14.13 Federal Agency Users.  The Services were developed solely at private expense and are commercial computer software and related services within the meaning the Federal Acquisition Regulations and applicable agency supplements.

14.14  Third Party Beneficiaries.  Unless and to the extent specifically stated there are no third-party beneficiaries to this Agreement. Neither Party’s customers, end users, suppliers, Data Subjects, or other persons shall have the right to enforce this Agreement.

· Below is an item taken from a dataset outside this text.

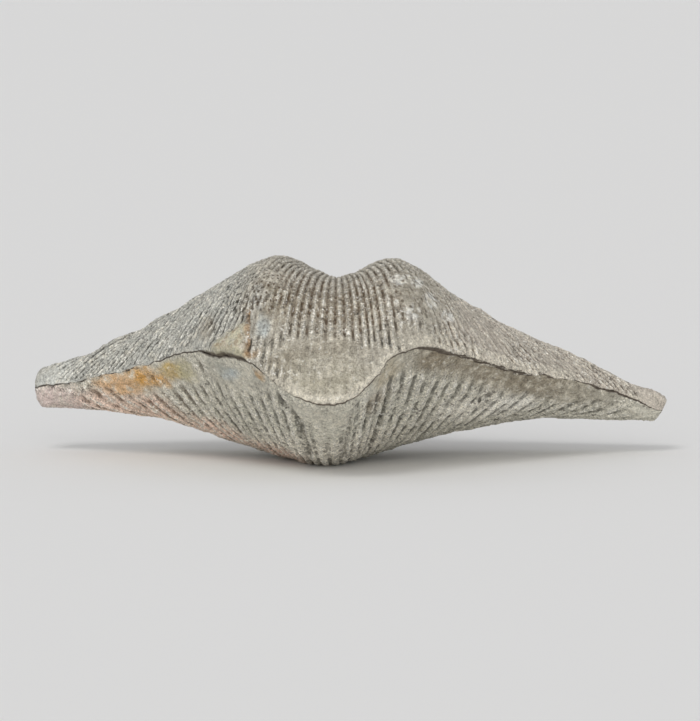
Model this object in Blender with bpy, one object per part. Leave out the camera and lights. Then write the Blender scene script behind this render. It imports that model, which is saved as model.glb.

14.15  Severability.  In the event one or more of the terms of this Agreement are adjudicated as invalid, illegal, or unenforceable, the adjudicating body may either interpret this Agreement as if such terms had not been included or may reform such terms to the limited extent necessary to make them valid, legal or enforceable, consistent with the economic and legal incentives underlying the Agreement.

14.16  Waiver.  Except as otherwise provided herein, no right or remedy arising regarding this Agreement shall be waived by a course of dealing between the Parties, or a Party’s delay in exercising the right or remedy.  A Party may waive a right or remedy only by signing a written document that expressly identifies the right or remedy waived.  Unless expressly stated in the waiver, it will not be deemed a waiver on any other occasion of the same right or remedy, or any other right or remedy.

14.17  Counterparts; Signatures.  This Agreement may be signed in multiple counterparts, which taken together shall be read as one Agreement.  A signed agreement transmitted by facsimile, email attachment, or other electronic means shall be considered an original.  The Parties agree that electronic or digital signatures shall be given the same effect as a manual signature.

The Agreement is the complete and exclusive agreement between the Parties regarding its subject matter and supersedes and replaces in their entirety any prior or contemporaneous agreement or understanding, written or oral.  The Parties have not entered into the Agreement in reliance on any statement other than those in the Agreement.